By selling more than 400 million copies, the seven-book Harry Potter series helped keep the traditional publishing industry afloat from 1997 to 2007. Now author J.K. Rowling is considering finally putting the series on e-readers. If that happens, consider it the death kneel of the physical book industry.

Granted, Harry Potter alone wouldn't push paperback and hardback readers into digital books, but it would be the last act of a slow-motion drama that's been unfolding since last year:

Kelly Gallagher of the publishing firm Bowker told USA Today:

Overall, he says, more books, both print and digital, are being sold, but the average hardcover costs $15.50, while the average e-book is $8.75. That means "e-books are cannibalizing the print book market."


Indeed, Publisher's Weekly reports that up to 10 percent of 2010 book sales at the big four publishers -- Random House, Penguin, Simon & Schuster, and Hachette Book Group -- were from e-book sales. Random House alone saw e-book sales jump 250 percent from 2009. Harry Potter publishers Bloomsbury (UK) and Scholastic (US) have been mum on the series coming to e-readers, but the numbers have to be putting some pressure on Rowling or her business managers.

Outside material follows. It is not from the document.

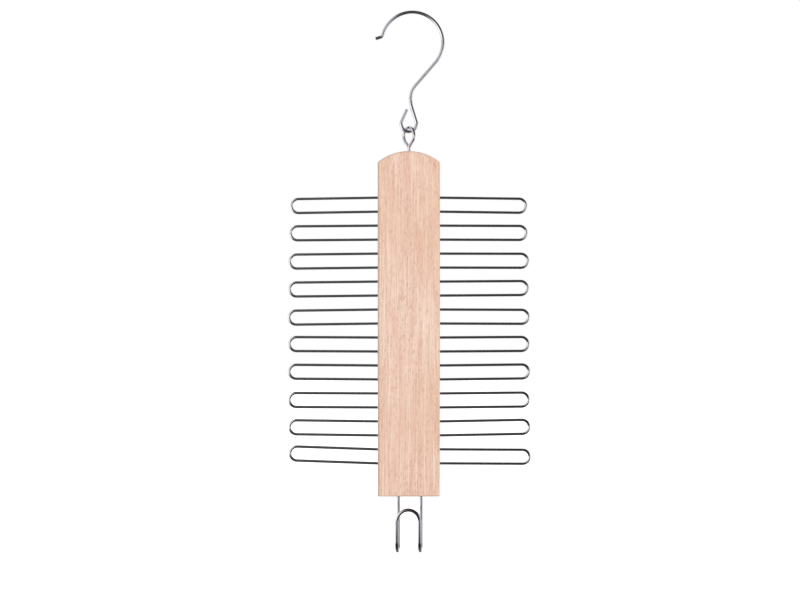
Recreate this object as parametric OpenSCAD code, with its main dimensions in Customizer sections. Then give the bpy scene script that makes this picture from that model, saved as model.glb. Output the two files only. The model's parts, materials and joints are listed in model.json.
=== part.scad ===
/* [Board] */
// Width of the board across its front
board_w = 48.8; // [44:0.2:70]
// Thickness of the board
board_t = 16; // [12:0.5:25]
// Height of the arched top above its shoulders
crown_rise = 8.7; // [4:0.1:16]
// Distance from the top of the arch down to the first drilled hole
top_margin = 36.3; // [30:0.1:60]
// Distance from the last drilled hole down to the sawn lower end
bottom_margin = 25.6; // [20:0.1:50]
// Radius of the rounded edges round the two faces
edge_round = 1.8; // [0.5:0.1:3]
// Width of the small chamfer round the sawn lower end
end_chamfer = 0.5; // [0.2:0.1:1.5]

/* [Tie loops] */
// Number of wire loops on each side
loops_per_side = 10; // [4:1:12]
// Spacing of the drilled holes, which is also the width of a loop from wire to wire
hole_pitch = 11; // [8:0.5:16]
// Diameter of the loop wire
loop_wire_d = 2.3; // [1.6:0.1:3.2]
// How far a loop stands out from the side of the board
loop_reach = 70.6; // [40:0.2:100]
// Depth of the drilled holes that hold the loops
loop_hole_depth = 13; // [8:0.5:14]

/* [Hanging hook] */
// Diameter of the hook wire
hook_wire_d = 2.8; // [2:0.1:3]
// Radius of the bow that goes over the rail, at the middle of the wire
bow_r = 24; // [18:0.5:32]
// Angle from the level on the right round to where the bow ends at its tip
bow_end_angle = 164; // [140:1:175]
// Length of the straight between the bow and the kick at its tip
kick_lead = 0.5; // [0.2:0.1:4]
// Radius of the outward kick at the tip
kick_r = 2.8; // [2.4:0.1:5]
// Angle of the outward kick
kick_turn = 56; // [20:1:80]
// Length of the straight end after the kick
kick_len = 4.2; // [1:0.1:10]
// Slant of the straight below the bow, away from plumb
neck_lean = 41; // [30:1:50]
// Length of the straight below the bow
neck_len = 23.1; // [15:0.1:40]
// Radius of the bend that turns the slant into the stem
neck_r = 18; // [10:0.5:25]
// Slant of the stem, the other way from plumb
stem_lean = 17; // [5:1:20]
// Length of the straight stem
stem_len = 12.6; // [10:0.1:30]
// Radius of the lower hook that holds the screw eye, at the middle of the wire
lower_hook_r = 6; // [5.8:0.1:8]
// Slant of the free arm of the lower hook, in towards the stem
arm_lean = 24; // [10:1:26]
// Length of the free arm of the lower hook
arm_len = 10; // [4:0.1:11]

/* [Screw eye] */
// Diameter of the eye wire
eye_wire_d = 2.6; // [2:0.1:2.8]
// Radius of the eye's ring at the middle of the wire
eye_r = 6.5; // [6:0.1:8]
// Distance from the ring's centre down to where its two sides meet
eye_drop = 8.9; // [8.6:0.1:12]
// Radius of the bend between the ring and the shank
eye_neck_r = 4; // [2:0.1:4.5]
// Turn of the ring's plane away from the front of the board
eye_turn = 52; // [50:1:60]
// Shank left showing between the ring and the board
shank_out = 3.6; // [3:0.1:12]
// Depth of the shank in the board
shank_depth = 16; // [10:0.5:25]

/* [Belt hook] */
// Diameter of the belt hook wire
belt_wire_d = 2.8; // [2:0.1:3.6]
// Distance between its two legs, from middle to middle
belt_span = 17.8; // [12:0.1:22]
// Distance from the board's end down to the lowest point of the wire's middle
belt_drop = 42.6; // [32:0.1:60]
// Radius of the two bends that bring the wire forward and up
belt_bend_r = 7; // [4:0.1:9]
// Gap between the board's end and the top of the front arch, at the wire's middle
belt_arch_gap = 9.9; // [6:0.1:12]
// Turn of the two bends away from straight forward
belt_turn = 5.5; // [0:0.5:8]
// Depth of its legs in the board
belt_depth = 13; // [8:0.5:15]
// Distance sideways from the board's centre line to the middle of the rear legs
belt_offset = 0.8; // [-2:0.1:2]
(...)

Until recently, the author insisted that she didn't want her books on any e-readers.

Other top sellers like the Tattoo series and Suzanne Collins' Hunger Games are thriving on the e-book platforms. It would make sense for Rowling, who wrapped up the Potter series two years ago, to release the e-books just as the final Harry Potter and the Deathly Hollows movie hits screens this July.